Un film talmente grande che per riuscire ad afferrarlo tutto non bastano dieci visioni, figuriamoci per scriverne… 1957, Bergman non ha ancora quarant’anni quando realizza quest’opera, che sta a metà della sua filmografia e ha le sembianze di un testamento spirituale. Vita, morte, ricordi, rimpianti, tormenti, insicurezze. È un film di bilanci esistenziali Il posto delle fragole, ma anche (tanto) altro.
Una riflessione sulle occasioni perdute, prima di tutto: fra i personaggi più autobiografici di Bergman il vecchio professor Borg è un uomo che ha passato la vita a osservare gli altri e lasciarsi scorrere il tempo addosso, rinunciando ai rapporti sociali e trascurando quelli familiari. I personaggi che gli stanno attorno nel film agiscono, scelgono, vivono: un privilegio che lui non si è mai concesso.

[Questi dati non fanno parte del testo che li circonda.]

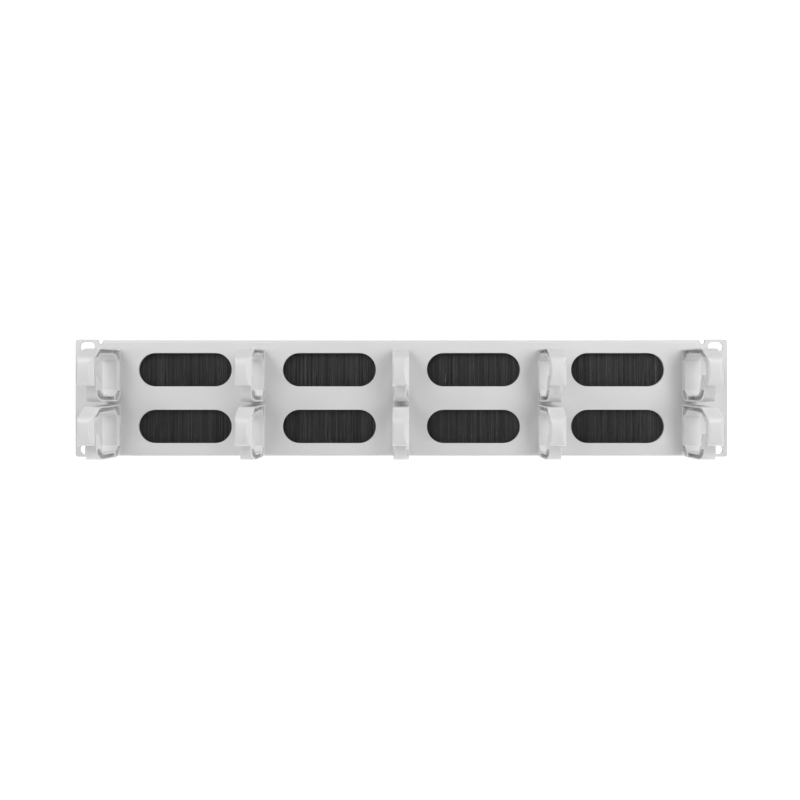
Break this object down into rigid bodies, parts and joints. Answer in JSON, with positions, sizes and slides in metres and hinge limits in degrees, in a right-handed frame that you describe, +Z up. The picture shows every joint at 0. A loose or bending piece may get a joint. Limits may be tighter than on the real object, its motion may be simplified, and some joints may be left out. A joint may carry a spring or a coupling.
{
  "type": "horizontal cable manager",
  "caption": "Two-unit rack panel with rows of moulded cable rings in front and brush-lined slots that let cables through to the back.",
  "frame": {"origin": "centre of the four rack slots, on the panel's rear face, the plane that meets the rack's rails", "axes": "+X to the right along the panel seen from the front, +Z up, +Y from the panel back into the rack, so the rings stand towards -Y"},
  "size_m": [0.4826, 0.061, 0.087],
  "materials": {
    "panel_paint": "light grey powder coat, fine satin texture",
    "ring_plastic": "light grey moulded plastic, smooth satin",
    "bristle_fibre": "black fibre bristles",
    "backing_steel": "galvanised steel",
    "strap_steel": "zinc-plated steel strip",
    "fastener_steel": "zinc-plated steel"
  },
  "bodies": {
    "root": {"panel": "panel_paint", "cable_ring_upper_1": "ring_plastic", "cable_ring_upper_2": "ring_plastic", "cable_ring_upper_3": "ring_plastic", "cable_ring_upper_4": "ring_plastic", "cable_ring_upper_5": "ring_plastic", "cable_ring_lower_1": "ring_plastic", "cable_ring_lower_2": "ring_plastic", "cable_ring_lower_3": "ring_plastic", "cable_ring_lower_4": "ring_plastic", "cable_ring_lower_5": "ring_plastic", "brush_backing_upper_1": "backing_steel", "brush_backing_upper_2": "backing_steel", "brush_backing_upper_3": "backing_steel", "brush_backing_upper_4": "backing_steel", "brush_backing_lower_1": "backing_steel", "brush_backing_lower_2": "backing_steel", "brush_backing_lower_3": "backing_steel", "brush_backing_lower_4": "backing_steel", "brush_wire_upper_1": "backing_steel", "brush_wire_upper_2": "backing_steel", "brush_wire_upper_3": "backing_steel", "brush_wire_upper_4": "backing_steel", "brush_wire_lower_1": "backing_steel", "brush_wire_lower_2": "backing_steel", "brush_wire_lower_3": "backing_steel", "brush_wire_lower_4": "backing_steel", "brush_bristles_upper_1": "bristle_fibre", "brush_bristles_upper_2": "bristle_fibre", "brush_bristles_upper_3": "bristle_fibre", "brush_bristles_upper_4": "bristle_fibre", "brush_bristles_lower_1": "bristle_fibre", "brush_bristles_lower_2": "bristle_fibre", "brush_bristles_lower_3": "bristle_fibre", "brush_bristles_lower_4": "bristle_fibre", "brush_strap_upper_1": "strap_steel", "brush_strap_upper_2": "strap_steel", "brush_strap_upper_3": "strap_steel", "brush_strap_upper_4": "strap_steel", "brush_strap_lower_1": "strap_steel", "brush_strap_lower_2": "strap_steel", "brush_strap_lower_3": "strap_steel", "brush_strap_lower_4": "strap_steel", "weld_studs": "fastener_steel", "flange_nuts": "fastener_steel"}
  },
  "joints": []
}
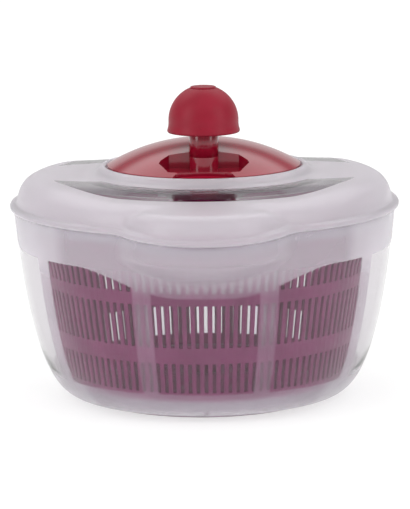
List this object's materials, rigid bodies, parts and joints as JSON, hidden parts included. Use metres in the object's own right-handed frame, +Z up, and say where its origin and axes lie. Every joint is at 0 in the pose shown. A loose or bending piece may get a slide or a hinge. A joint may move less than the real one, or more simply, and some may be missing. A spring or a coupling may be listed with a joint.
{
  "type": "salad spinner",
  "caption": "Hand-cranked salad spinner: translucent pouring bowl, slotted basket, and a lid whose geared crank dome and knob spin the basket.",
  "frame": {"origin": "centre of the foot ring on the surface that the bowl stands on", "axes": "+Z up along the spinning axis, pouring spouts along -Y and +Y, knob towards -Y at rest"},
  "size_m": [0.2598, 0.302, 0.2124],
  "materials": {
    "frosted": "satin",
    "berry": "gloss",
    "white_plastic": "satin",
    "ivory_plastic": "satin",
    "red_gloss": "gloss",
    "red_satin": "satin",
    "steel": "brushed"
  },
  "bodies": {
    "bowl": {"bowl": "frosted"},
    "basket_bearing": {"pivot_cup": "white_plastic"},
    "basket": {"basket": "berry"},
    "lid": {"lid": "frosted", "gear_housing": "white_plastic", "housing_screws": "steel", "shaft_bush": "white_plastic", "planet_pins": "steel"},
    "crank": {"ring_gear": "ivory_plastic", "crank_dome": "red_gloss", "crank_post": "red_gloss", "post_screw": "steel", "knob_washer": "white_plastic", "knob_screw": "steel"},
    "knob": {"knob": "red_satin", "knob_cap": "red_satin"},
    "planet_1": {"planet_gear_1": "ivory_plastic"},
    "planet_2": {"planet_gear_2": "ivory_plastic"},
    "planet_3": {"planet_gear_3": "ivory_plastic"},
    "drive": {"sun_gear": "ivory_plastic", "drive_shaft": "steel", "shaft_washer": "white_plastic", "shaft_clip": "steel", "drive_spider": "berry"}
  },
  "joints": [
    {"name": "basket_lift", "type": "slide", "parent": "bowl", "child": "basket_bearing", "axis": [0, 0, 1], "range_m": [0, 0.15]},
    {"name": "basket_spin", "type": "hinge", "parent": "basket_bearing", "child": "basket", "pos_m": [0, 0, 0.013], "axis": [0, 0, 1], "continuous": true},
    {"name": "lid_lift", "type": "slide", "parent": "basket_bearing", "child": "lid", "axis": [0, 0, 1], "range_m": [0, 0.15]},
    {"name": "crank_spin", "type": "hinge", "parent": "lid", "child": "crank", "pos_m": [0, 0, 0.15], "axis": [0, 0, 1], "continuous": true},
    {"name": "knob_spin", "type": "hinge", "parent": "crank", "child": "knob", "pos_m": [0, -0.036, 0.19], "axis": [0, 0, 1], "continuous": true},
    {"name": "drive_spin", "type": "hinge", "parent": "lid", "child": "drive", "pos_m": [0, 0, 0.13], "axis": [0, 0, 1], "continuous": true},
    {"name": "planet_1_spin", "type": "hinge", "parent": "lid", "child": "planet_1", "pos_m": [0.0225, 0, 0.1475], "axis": [0, 0, 1], "continuous": true},
    {"name": "planet_2_spin", "type": "hinge", "parent": "lid", "child": "planet_2", "pos_m": [-0.01125, 0.01949, 0.1475], "axis": [0, 0, 1], "continuous": true},
    {"name": "planet_3_spin", "type": "hinge", "parent": "lid", "child": "planet_3", "pos_m": [-0.01125, -0.01949, 0.1475], "axis": [0, 0, 1], "continuous": true}
  ],
  "couplings": [
    {"joint": "drive_spin", "follows": "crank_spin", "ratio": -4},
    {"joint": "basket_spin", "follows": "crank_spin", "ratio": -4},
    {"joint": "planet_1_spin", "follows": "crank_spin", "ratio": 2.6667},
    {"joint": "planet_2_spin", "follows": "crank_spin", "ratio": 2.6667},
    {"joint": "planet_3_spin", "follows": "crank_spin", "ratio": 2.6667}
  ]
}
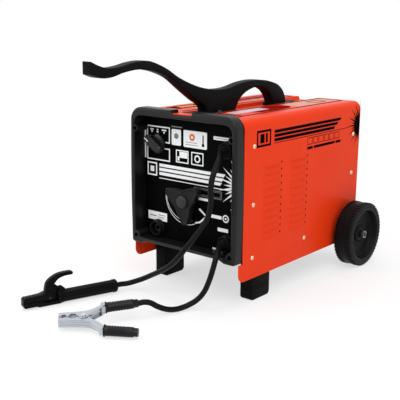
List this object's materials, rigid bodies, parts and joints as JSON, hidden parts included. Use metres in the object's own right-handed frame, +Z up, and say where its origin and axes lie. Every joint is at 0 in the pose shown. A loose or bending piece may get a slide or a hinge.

E poi è un road movie in un’epoca in cui i road movie (quasi) non esistevano: il viaggio non è solo una metafora dell’esistenza, ma un percorso ineluttabile che fa rima con la morte, un sentiero che non si può non intraprendere e non si può interrompere, nemmeno prolungando le tappe o moltiplicando le soste (come quella al posto dove crescono le fragole, un luogo che svanisce, è offuscato dalla nebbia dei ricordi, forse non è mai esistito).
E soprattutto è un horror: le sequenze oniriche sono esperienze di terrore indelebili. L’uomo senza volto, il protagonista che osserva il proprio cadavere, la risata della donna morta atterriscono e terrorizzano più di qualsiasi horror mai girato. E chi lo sapeva che Bergman potesse farci tanta paura?